The advent of analytics as a primary driver of decision-making in both the public and private sector has created sophisticated methods to determine which metrics are relevant and how to interpret data correctly. Milner said social workers have been historically “notorious” for their hesitancy to use data, opting instead to only rely on field experiences to make decisions. But there’s been a shift in that ethos, and it’s helped grow the broader spectrum of social work into a sophisticated, more successful profession, he said.

During Milner’s DSW dissertation, data was one of two hallmarks that would prove “foundational” for the work he’s doing at the federal level. The other was to engage with the people you’re tasked to serve, especially when working in leadership roles. Milner’s dissertation explored the factors that affect the length of time children spend in foster care.

“One of the major factors had to do with engaging parents and parent-child interaction while a child is in foster care, and the effect it had on the length of time a child would spend in the foster system,” Milner said. “Those kinds of factors are essential to the vision that we have right here today in the Children’s Bureau. It’s noteworthy to me – that was 35 years ago – the same kinds of issues are there that we’re promoting and dealing with at the Bureau. In many ways, that’s incredibly affirming to me.”

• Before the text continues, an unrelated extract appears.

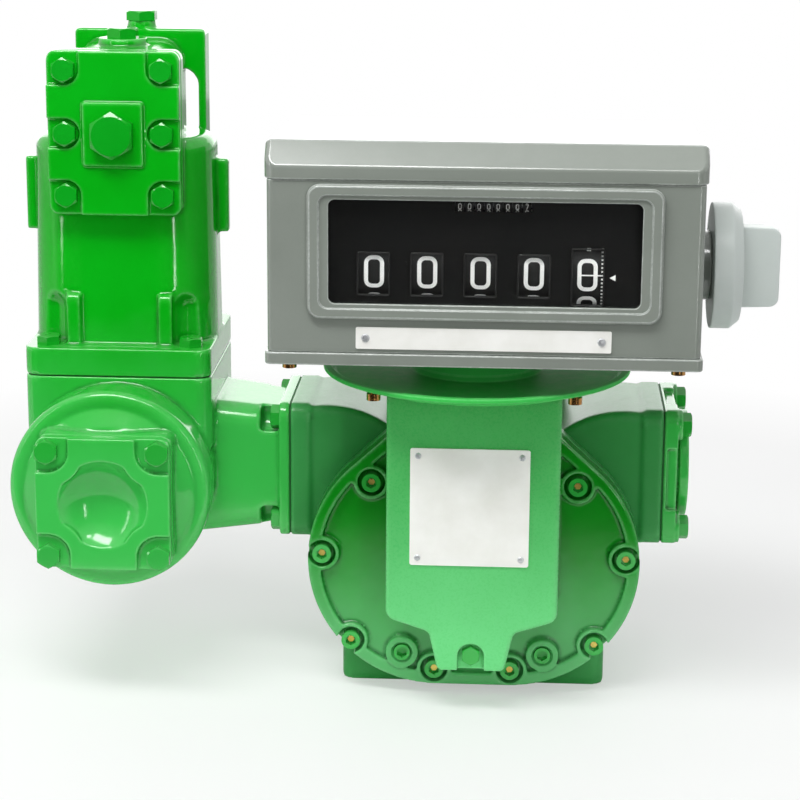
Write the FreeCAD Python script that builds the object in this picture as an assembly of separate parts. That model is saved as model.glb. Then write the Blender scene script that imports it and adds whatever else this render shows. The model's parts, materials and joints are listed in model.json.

Milner continues to keep a standard of leading from the field. He’s on the road at least once a week, visiting with families across the country to better understand their needs, experiences and dynamics.

“It’s easy in Washington, D.C. to become a bureaucrat,” he said, “to lose touch with the day-to-day reality of the families that our programs are designed to serve. I’m able to deal with that by being on the road, to meet with those families, to hear from them directly and meet with the young people to understand what worked and didn’t work for them.

“I’d encourage anyone who comes Washington and aspires to work here to stay as connected to the people we’re serving and the programs we’re funding as they possibly can.”